An array, for example, can be indexed so that it can be searched quickly, which makes arrays well suited for direct access. Inserting an element into an array or deleting an element from an array, however, are expensive operations because they require adjacent elements to be relocated to make space for the inserted element or to close up the space left behind by a deleted element.
Doubly-linked lists, on the other hand, are well suited for insertion and deletion. They are not indexed, however, and thus searching a linked list involves stepping through the list element by element until the desired element is found, which can take more time as the linked list increases in length. Where linked lists are used, the elements to be added to a linked list are typically allocated on an as-needed basis, i.e., dynamically. Each member of a linked list typically includes pointers to other members.
Thus, what is needed is a data structure that can support both “array-like” operations such as indexing and searching and “list-like” operations such as insertion, deletion, and reordering. Such a data structure is referred to as a “multi-view” data construct, since it would allow data to be indexed as if it were contained within array but also support insert, delete, and reorder operations as if it were a linked list. The above operations also have applicability to database solutions that require multiple views into the database schema.
In some applications, such as telecommunications applications and database solutions, for example, it may be possible that the elements of a data structure may be operated upon by multiple entities simultaneously. Thus, the data construct must be capable of being used concurrently while maintaining data integrity.

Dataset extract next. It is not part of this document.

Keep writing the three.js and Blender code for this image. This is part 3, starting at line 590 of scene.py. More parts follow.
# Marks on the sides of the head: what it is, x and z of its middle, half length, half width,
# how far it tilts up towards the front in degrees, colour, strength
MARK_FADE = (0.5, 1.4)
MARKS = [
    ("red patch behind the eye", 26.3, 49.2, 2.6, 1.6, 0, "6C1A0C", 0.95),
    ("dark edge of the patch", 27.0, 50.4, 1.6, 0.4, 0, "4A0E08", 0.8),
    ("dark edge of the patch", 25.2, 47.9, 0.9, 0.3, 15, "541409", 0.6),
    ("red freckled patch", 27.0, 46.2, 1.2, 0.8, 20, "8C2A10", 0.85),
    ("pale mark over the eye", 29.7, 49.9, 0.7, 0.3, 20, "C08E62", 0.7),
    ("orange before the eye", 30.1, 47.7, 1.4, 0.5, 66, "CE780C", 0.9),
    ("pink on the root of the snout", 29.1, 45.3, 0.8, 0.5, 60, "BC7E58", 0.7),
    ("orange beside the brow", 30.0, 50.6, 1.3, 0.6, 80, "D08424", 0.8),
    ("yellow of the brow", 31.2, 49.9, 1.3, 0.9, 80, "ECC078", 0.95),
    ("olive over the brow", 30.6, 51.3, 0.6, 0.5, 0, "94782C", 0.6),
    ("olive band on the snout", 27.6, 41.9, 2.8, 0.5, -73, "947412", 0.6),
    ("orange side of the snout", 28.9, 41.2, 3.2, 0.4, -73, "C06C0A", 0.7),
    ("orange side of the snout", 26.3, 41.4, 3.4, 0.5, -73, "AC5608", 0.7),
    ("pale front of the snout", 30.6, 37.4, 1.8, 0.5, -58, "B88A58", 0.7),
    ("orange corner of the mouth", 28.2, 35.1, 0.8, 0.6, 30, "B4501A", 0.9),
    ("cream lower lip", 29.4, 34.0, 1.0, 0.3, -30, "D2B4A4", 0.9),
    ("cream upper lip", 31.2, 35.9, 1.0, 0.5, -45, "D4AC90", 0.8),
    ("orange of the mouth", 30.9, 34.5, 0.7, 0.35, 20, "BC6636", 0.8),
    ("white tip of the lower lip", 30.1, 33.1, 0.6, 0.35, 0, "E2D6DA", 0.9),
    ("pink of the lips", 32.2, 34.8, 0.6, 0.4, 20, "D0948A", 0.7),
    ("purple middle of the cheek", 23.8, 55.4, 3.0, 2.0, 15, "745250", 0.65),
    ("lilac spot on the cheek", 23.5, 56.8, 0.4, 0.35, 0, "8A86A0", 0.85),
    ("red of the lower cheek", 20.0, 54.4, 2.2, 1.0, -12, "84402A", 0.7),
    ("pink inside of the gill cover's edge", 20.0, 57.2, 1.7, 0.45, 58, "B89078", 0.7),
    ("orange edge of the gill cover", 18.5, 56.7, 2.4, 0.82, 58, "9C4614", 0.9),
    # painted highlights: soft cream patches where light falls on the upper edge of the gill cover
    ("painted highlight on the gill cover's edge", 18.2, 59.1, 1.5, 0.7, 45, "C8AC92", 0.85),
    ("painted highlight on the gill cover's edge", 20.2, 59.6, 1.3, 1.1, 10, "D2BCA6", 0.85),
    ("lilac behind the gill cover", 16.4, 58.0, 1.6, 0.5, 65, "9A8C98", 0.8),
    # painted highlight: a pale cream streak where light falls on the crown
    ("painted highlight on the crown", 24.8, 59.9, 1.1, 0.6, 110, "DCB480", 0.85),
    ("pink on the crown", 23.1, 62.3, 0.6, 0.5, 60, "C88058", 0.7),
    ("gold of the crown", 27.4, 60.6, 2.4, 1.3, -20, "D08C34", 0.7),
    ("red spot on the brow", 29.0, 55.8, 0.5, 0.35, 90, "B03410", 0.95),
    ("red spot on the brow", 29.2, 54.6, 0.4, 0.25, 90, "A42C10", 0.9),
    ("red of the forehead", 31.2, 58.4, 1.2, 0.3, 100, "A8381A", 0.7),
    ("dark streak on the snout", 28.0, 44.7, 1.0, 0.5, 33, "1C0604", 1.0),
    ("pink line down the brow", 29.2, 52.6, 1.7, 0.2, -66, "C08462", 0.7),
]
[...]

A common approach to supporting concurrent access is to use locks so that only one entity at a time may change the data contained within the data structure. Lock-based synchronization commonly uses a data construct called a mutual-exclusion flag, or “mutex”, to indicate whether a data structure is currently in use or available. Locks have disadvantages, however. In one approach, the entire data structure is locked when an entity is manipulating any element in the structure, which is easy to implement but which can stall operations by other entities, even when the other entity wants to manipulate a different element than the one being currently manipulated. Another approach is to lock only the element being manipulated, which is less likely to stall other entities but which is inefficient and complicated to implement, especially for insertion and deletion in a linked list, as these operations typically involve the modification of more than one linked list element. This approach also relies on system-level locks: when multiple threads attempt to use the same mutex, the operating system kernel must arbitrate between the threads. This kernel-level arbitration is computationally expensive and can become a system bottleneck during periods of peak activity. Thus, what is needed is a multi-view data construct that supports concurrent access in a lock-free manner.

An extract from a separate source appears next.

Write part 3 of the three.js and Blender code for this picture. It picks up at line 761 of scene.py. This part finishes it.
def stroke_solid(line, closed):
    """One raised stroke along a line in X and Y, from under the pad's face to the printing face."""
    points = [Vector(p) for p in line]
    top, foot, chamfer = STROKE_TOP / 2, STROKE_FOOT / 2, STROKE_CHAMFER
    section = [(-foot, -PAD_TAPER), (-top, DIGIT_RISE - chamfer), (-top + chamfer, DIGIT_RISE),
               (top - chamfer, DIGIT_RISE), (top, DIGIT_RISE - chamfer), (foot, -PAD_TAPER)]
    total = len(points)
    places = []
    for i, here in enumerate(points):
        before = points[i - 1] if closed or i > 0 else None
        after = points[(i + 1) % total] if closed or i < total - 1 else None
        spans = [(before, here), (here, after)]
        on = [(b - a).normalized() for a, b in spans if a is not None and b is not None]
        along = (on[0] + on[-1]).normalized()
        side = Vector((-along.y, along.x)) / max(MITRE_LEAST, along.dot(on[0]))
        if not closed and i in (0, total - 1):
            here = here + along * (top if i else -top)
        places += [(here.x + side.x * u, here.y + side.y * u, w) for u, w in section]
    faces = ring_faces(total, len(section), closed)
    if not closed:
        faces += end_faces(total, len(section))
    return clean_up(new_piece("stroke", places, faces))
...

Yet another issue that a multi-view construct that supports concurrent access must address is management of the life-cycle of an element, defined herein as the time from when an element is allocated to the time that the element is released. Since each member of a linked list can be pointed to by other members, before a dynamically allocated member of a linked list can be released, the system must ensure that nothing is pointing to that member. This is of particular concern in a multithreaded system or other application where a member may be accessed or otherwise processed by more than one entity, sometimes simultaneously or near-simultaneously. Thus, multi-view constructs that support linked lists must address the two-fold problem of keeping track of an element's presence in a list (managing list membership) and also mediating attempts by multiple entities to access the same element (managing access.)
One conventional technique for managing these twin problems, which stores in each member a number that indicates how many other members are pointing to or accessing that member, is unworkable for dynamically allocated linked lists. In this technique, which is called “reference counting”, an element in a linked list can be released only if its reference count=0 (signifying that no other element links to that member and that the element is not currently being accessed by any entity.) Once the element is released, however, the reference count disappears along with the element. To overcome that problem, another approach was developed that stores information outside of the members themselves, using data constructs called “hazard pointers”, which are a list of pointers to elements that are in use. When an element is no longer being accessed its entry is removed from the hazard pointer list. This requires the maintenance of one or more lists to hold the hazard pointers. Thus, what is needed is a lock-free multi-view construct that is compatible with methods for managing element life-cycles.
Thus, in light of the disadvantages associated with conventional implementations of multi-view data constructs, there exists a need for an alternative approach to implement multi-view data constructs that support “lock-free” operations (e.g., operations that do not use mutexes) and direct access.